Assert Data Settings to check if today’s data is available on the Tableau Dashboard.

You will, of course, need to tailor the formula to your requirements. For example, if you want to check yesterday’s data instead, or if you want to add that as an extra check just replace it or add another formula that looks like this:  [DAY(Effective Date)] = TODAY() – 1. Also, be sure to use the column names that represent dates specific to your dashboard.

Step 3: Run, Schedule, And Integrate With External Tools

We are now ready for the first test run. Click on the start button and you will see that Wiiisdom Ops is running the testing steps without manual interactions:

Running the entire flow: Login to Tableau Server, opening viz, setting a filter, and checking today’s data.  

The test passed, which means everything is as expected and today’s data is available on the dashboard.

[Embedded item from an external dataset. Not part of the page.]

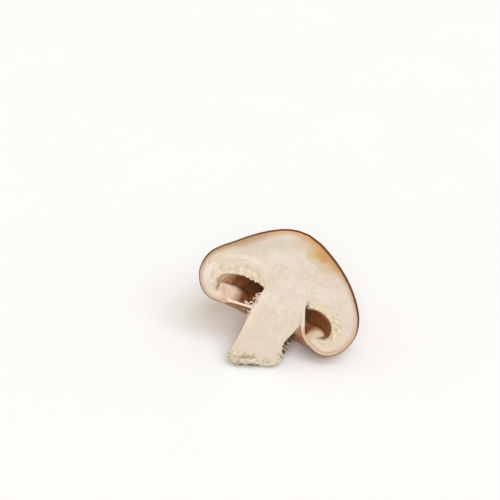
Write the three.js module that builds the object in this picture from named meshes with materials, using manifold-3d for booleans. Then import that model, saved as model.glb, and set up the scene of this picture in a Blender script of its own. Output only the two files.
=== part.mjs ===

You can see this in the console and in the generated HTML report as well. Wiiisdom Ops saves the underlying raw data too as an artifact ( eval-formulas-YYYY-MM-DD_HHMMSS) in case you want to double-check row by row what data was under the worksheet at test run time.

data-validation-results-logged

Data validation results logged both into the console and into the generated HTML report.  

 

Schedule and Integrate

Once you are happy with the data validations you will want to run it automatically, for example, every morning at 8 am. You can Schedule Test Runs from Windows Task Scheduler, Cron or you can trigger it from CI tools like Jenkins, Bamboo, etc. Also, if you want to inform people in your organization if something is wrong with the data, you can use the Wiiisdom Ops built-in integrations that will send messages via e-mail, Slack, Rollbar, or other third-party applications.

Ready To Automate? 

Although Tableau allows you to check your dashboard data is up-to-date, it is a manual process that takes time and has the potential for errors. Thanks to Wiiisdom Ops, this can all be automated ensuring your Tableau dashboards are displaying the latest data and your business users can trust the data to make the best business decisions.